The Commission approved the construction of the Project but rejected the proposal for rolled-in fuel rates. In a 1999 Policy Statement, the Commission had announced a shift away from rolled-in rates, explaining that its primary goal was to prevent existing customers from subsidizing the construction costs of new projects. Certification of New Interstate Natural Gas Pipeline Facilities, 88 FERC ¶ 61,227, 61,745–46 (Sept. 5 15, 1999) (“1999 Policy Statement”), clarified, 90 FERC ¶ 61,128 (Feb. 9, 2000), further clarified, 92 FERC ¶ 61,094 (July 28, 2000). This “no-subsidy” policy was intended to foster competition between pipelines and prevent the “overbuilding of capacity” that can occur when rolled-in rates “mask[] the real cost” of an expansion. 1999 Policy Statement, 88 FERC at 61,745. Applying that policy to Tennessee Gas’s proposed fuel rates, FERC found that rolled-in rates could force existing shippers to subsidize an expansion built for Antero’s benefit. See Tennessee Gas Pipeline Co., LLC, 156 FERC ¶ 61,157, slip decision at ¶ 33 (Sept. 6, 2016). The Commission therefore directed Tennessee Gas to propose incremental fuel rates in future tariff filings to ensure operational costs associated with the new capacity were assigned to Antero.

C.

In its initial 2018 tariff filing under Section 4 of the Natural Gas Act, Tennessee Gas proposed a fuel curve for calculating fuel rates that reflected the exponential nature of fuel costs.

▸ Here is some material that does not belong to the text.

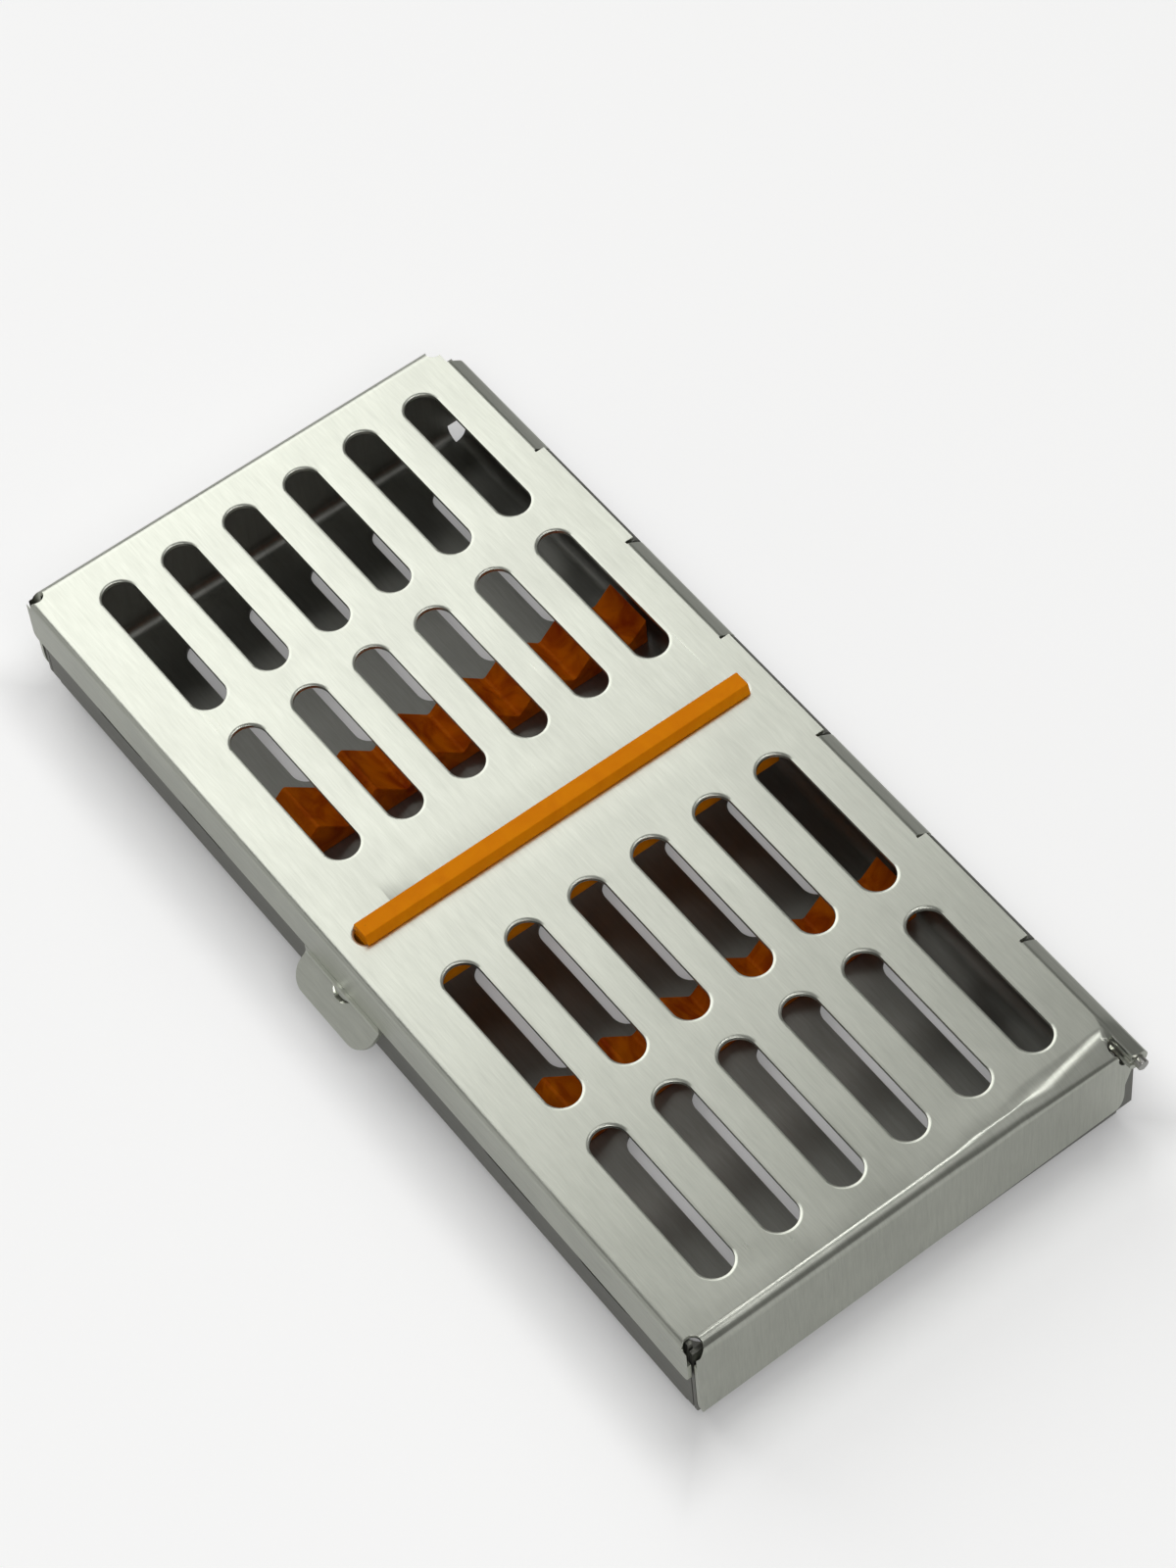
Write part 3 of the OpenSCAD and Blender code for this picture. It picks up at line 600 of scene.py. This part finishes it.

J.A. 342 (depicting results of a 2020 study conducted by Tennessee Gas, comparing the relationship between fuel 6 consumption and throughput for pre-expansion and post- expansion facilities). The curve proposed by Tennessee Gas reflects how fuel costs rise exponentially based on the volume of gas transported through the pipeline. See id.; J.A. 1185.

The tariff also proposed a two-tier system of fuel rates. One rate applied to all shippers except Antero. These shippers would pay a fuel rate based on the average cost, across the fuel curve, of shipping their gas.